霍孤将药匙放好,将收来的蜜饯给她,正打算起身离开,却被沈若华出声喊住。
“王爷请慢!”沈若华舔了舔唇,口中的蜜饯化开,甜走了方才的苦味。
她从枕下抽出一个绢帕,冲霍孤伸了伸手,示意他近前。
霍孤心口一动,他顺从的放下药碗,半蹲在脚踏上。
沈若华一手搭着他腕部,一手拿着绢帕,仔仔细细的替他擦拭。从指间的缝隙再到掌心的纹路,直到没了那碍眼的痕迹,沈若华才停下了动作,嘴角高高扬起:“好了。”

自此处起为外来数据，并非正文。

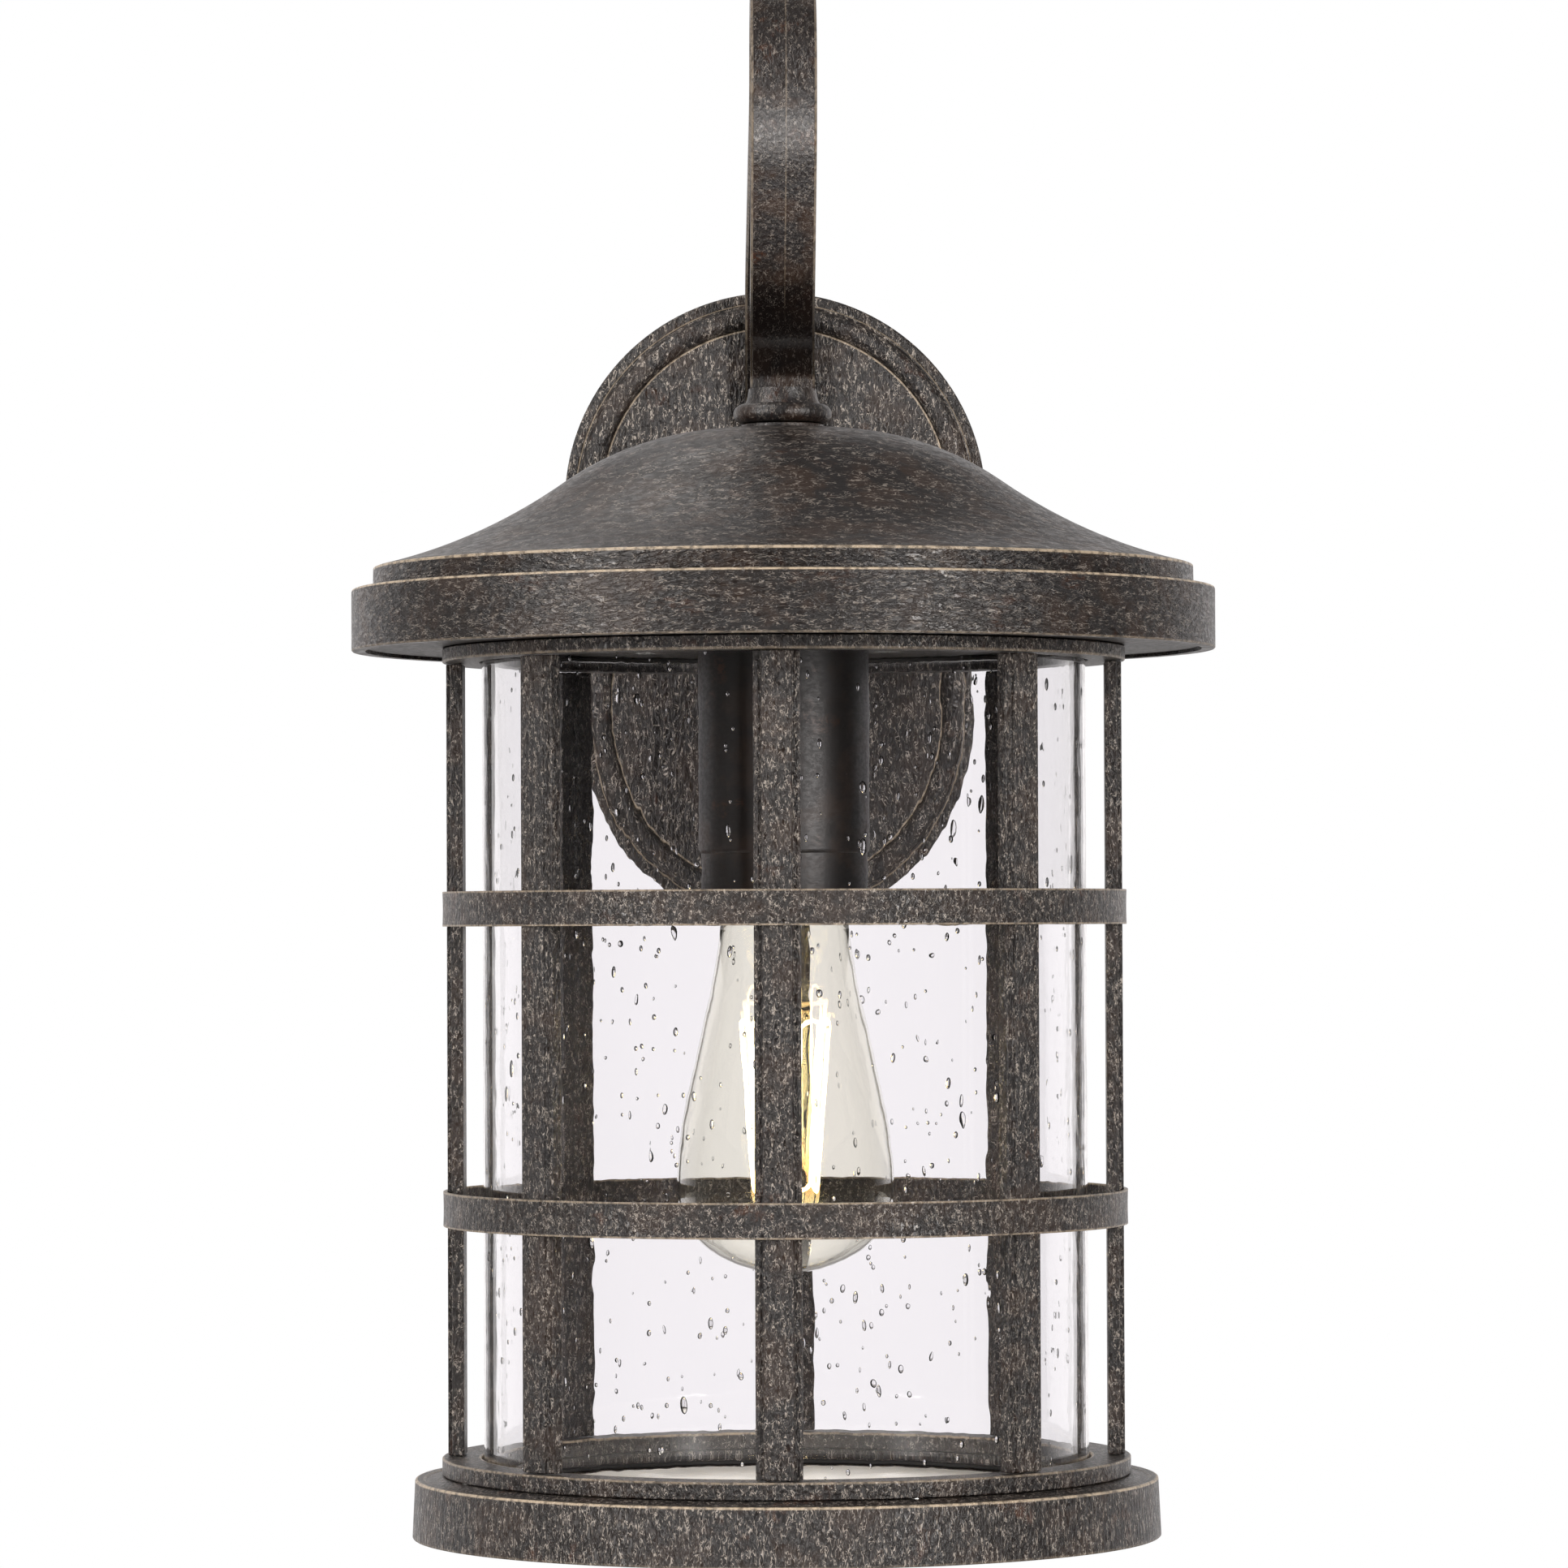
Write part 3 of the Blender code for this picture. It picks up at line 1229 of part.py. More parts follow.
def tube(name, points, radius, material, sides_level=1):
    """A round wire through a list of points, with closed ends."""
    curve = bpy.data.curves.new(name, "CURVE")
    curve.dimensions = "3D"
    curve.bevel_depth = radius
    curve.bevel_resolution = sides_level
    curve.use_fill_caps = True
    spline = curve.splines.new("POLY")
    spline.points.add(len(points) - 1)
    for target, point in zip(spline.points, points):
        target.co = (*point, 1)
    curve.materials.append(material)
    thing = bpy.data.objects.new(name, curve)
    bpy.context.scene.collection.objects.link(thing)
    return thing


# ---------------------------------------------------------------- wires


def cavity_arc(side):
    """From the wire nut up inside the plate, through it, and round into the arm's channel."""
    nut_x = side * WIRE_NUT_SPACING / 2
    near_x = side * WIRE_PITCH / 2
    start = WIRE_NUT_FOOT + WIRE_NUT_LENGTH
    end = WIRE_ENTRY - WIRE_BEND
    points = []
    for step in range(WIRE_STEPS + 1):
        share = step / WIRE_STEPS
        x = nut_x + (near_x - nut_x) * (1 - cos(pi * share)) / 2
        points.append(wall_point(x, WIRE_DEPTH, start + (end - start) * share))
    for step in range(1, WIRE_BEND_STEPS + 1):
        angle = pi / 2 * step / WIRE_BEND_STEPS
        depth = WIRE_DEPTH + WIRE_BEND * (1 - cos(angle))
        points.append(wall_point(near_x, depth, end + WIRE_BEND * sin(angle)))
    turn_start = FOOT_DEPTH - WIRE_TURN
    points.append(wall_point(near_x, turn_start, WIRE_ENTRY))
    for step in range(1, WIRE_BEND_STEPS + 1):
        angle = pi / 2 * step / WIRE_BEND_STEPS
        depth = turn_start + WIRE_TURN * sin(angle)
        points.append(wall_point(near_x, depth, WIRE_ENTRY + WIRE_TURN * (1 - cos(angle))))
    return points


def wire_route(side):
    """From the plate's hollow through the arm, down the pipe and out to the socket's terminal."""
    x = side * WIRE_PITCH / 2
    points = cavity_arc(side)
    for forward, height, _heading in reversed(arm_stations()[1:-1]):
        if height > WIRE_ENTRY + 2 * WIRE_TURN or forward > FOOT_DEPTH - REACH + MM:
            points.append((x, -REACH - forward, height))
    points.append((x, -REACH, BOSS_BOTTOM))
    points.append((x, -REACH, PIPE_BOTTOM + MM))
    start = PIPE_BOTTOM - MM
    end = SOCKET_HIGH + GAP
    for step in range(1, WIRE_BEND_STEPS + 1):
        share = step / WIRE_BEND_STEPS
        apart = side * WIRE_SPREAD * (1 - cos(pi * share)) / 2
        points.append((x + apart, -REACH, start + (end - start) * share))
    return points


def make_wires():
    tube("wire_line", wire_route(1), WIRE_RADIUS, insulation("black_insulation", (0.02, 0.02, 0.02)))
    tube("wire_neutral", wire_route(-1), WIRE_RADIUS, insulation("white_insulation", (0.8, 0.8, 0.78)))
    tube("wire_ground", ground_route(), WIRE_RADIUS, insulation("green_insulation", (0.05, 0.35, 0.1)))
    mouth = WIRE_NUT_LENGTH - GAP
    profile = [
        (0, 0),
        (WIRE_NUT_TAPER, MM),
        (WIRE_NUT_RADIUS, mouth - 2 * MM),
        (WIRE_NUT_RADIUS, mouth),
        (0, mouth),
    ]
    for side, label in ((1, "line"), (-1, "neutral")):
        nut = turned("wire_nut_" + label, profile, ROUND_SMALL, insulation("orange_nut", (0.75, 0.2, 0.03)))
        nut.location = wall_point(side * WIRE_NUT_SPACING / 2, WIRE_DEPTH, WIRE_NUT_FOOT)


def ground_route():
    """A short bow from the ground screw's head to the head of the lower arm screw."""
    start = Vector((GROUND_X, 0, 0))
    end = Vector((0, 0, ARM_SCREW_HEIGHTS["arm_screw_lower"]))
    depth_low = CROSSBAR_THICK + GAP + SCREW_HEAD + GAP + WIRE_RADIUS
    depth_high = PANEL_BACK - GAP - SCREW_HEAD - GAP - WIRE_RADIUS
    points = []
    for step in range(GROUND_STEPS + 1):
        share = step / GROUND_STEPS
        along = start.lerp(end, share)
        sag = GROUND_SAG * sin(pi * share)
        depth = depth_low + (depth_high - depth_low) * (1 - cos(pi * share)) / 2
        points.append(wall_point(along.x, depth, along.z - sag))
    return points


clear_scene()
make_crossbar()
make_gasket()
make_backplate()
make_wall_fixings()
make_arm()
make_collar()
make_pipe()
make_roof()
make_roof_pan()
make_rings()
make_bars()
make_band("cage_band_upper", BAR_TOP - BAND_UPPER)
make_band("cage_band_lower", BAR_TOP - BAND_LOWER)
make_cage_screws()
make_glass()
make_base()
make_base_screws()
make_base_pan()
make_thumb_screws()
make_socket_cover()
make_bracket()
make_socket()
make_bulb()
make_stem()
tube("bulb_filament", filament_route(), FILAMENT_WIRE, tungsten(), 0)
make_wires()
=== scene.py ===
import json
import random
from math import asin, cos, hypot, pi, radians, sin, sqrt

import bmesh
import bpy
from mathutils import Matrix, Vector

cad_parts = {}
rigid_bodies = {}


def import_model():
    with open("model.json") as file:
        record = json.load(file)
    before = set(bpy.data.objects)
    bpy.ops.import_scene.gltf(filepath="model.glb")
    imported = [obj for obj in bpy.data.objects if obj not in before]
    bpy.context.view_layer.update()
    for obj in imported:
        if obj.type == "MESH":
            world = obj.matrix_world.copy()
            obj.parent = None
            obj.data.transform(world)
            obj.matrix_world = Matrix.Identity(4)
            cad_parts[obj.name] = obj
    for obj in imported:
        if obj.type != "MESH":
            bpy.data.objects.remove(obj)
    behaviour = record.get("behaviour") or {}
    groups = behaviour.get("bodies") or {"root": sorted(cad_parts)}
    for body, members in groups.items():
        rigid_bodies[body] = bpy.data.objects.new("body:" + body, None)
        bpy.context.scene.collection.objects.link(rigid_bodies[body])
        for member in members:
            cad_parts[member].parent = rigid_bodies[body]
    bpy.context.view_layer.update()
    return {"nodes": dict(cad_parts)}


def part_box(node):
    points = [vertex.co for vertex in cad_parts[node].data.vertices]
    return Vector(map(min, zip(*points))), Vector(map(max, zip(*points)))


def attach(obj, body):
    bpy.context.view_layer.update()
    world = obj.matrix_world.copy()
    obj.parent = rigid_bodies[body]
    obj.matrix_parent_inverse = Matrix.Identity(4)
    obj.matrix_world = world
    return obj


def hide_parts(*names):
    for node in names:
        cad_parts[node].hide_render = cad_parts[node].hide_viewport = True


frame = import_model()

bpy.ops.object.select_all(action="DESELECT")


# ---------------------------------------------------------------- backplate
# The cast canopy against the wall: a stadium-shaped shell with a flat rim, a narrow cove, a round bead and a
# flat panel. Dark bronze powder coat with a fine wrinkle, rubbed pale where the panel meets the bead and
# along the rim; these pale lines are also painted edge highlights.

mm = 0.001
plate_low, plate_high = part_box("backplate")
plate_radius = (plate_high.x - plate_low.x) / 2
plate_straight = (plate_high.z - plate_low.z) / 2 - plate_radius
plate_back = -plate_high.y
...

霍孤没有抬头,蒲扇似的睫毛轻颤,盯着搭在他掌心的手,他甚至能感觉得到沈若华指尖的温度。
失神片刻,直到沈若华松开他的手,霍孤才讷讷回神,故作镇定的重新起身,那一只手背在身后,指尖叠起微微摩挲,似乎想把方才的温度永远留下一样。
“王爷政事繁多,还是早些回去吧,等王爷闲暇之时,华儿亲自登门感谢王爷。”沈若华盈盈的笑着。
霍孤张了张嘴,一时没反应过来,脱口而出:“本王平日,并没多少政事,你若想来,何时都行。”
说完,他似是有些羞恼的拧了拧眉,沈若华笑容未消,缓缓点点头。
霍孤顺手拿起桌上的药碗,逃也似的离开了沈若华的闺房。
被他急匆匆的身形撩起的珠帘落下后不停的碰撞。
沈若华端坐在床头,冷风从窗镂之间吹进,拂去了她脸上灿烂的笑容,她精致的面上没有丝毫表情,仔细端看,她眼底蒙上了一层阴郁。
搭在锦被上的五指渐渐缩紧,蓦地揪起了一块。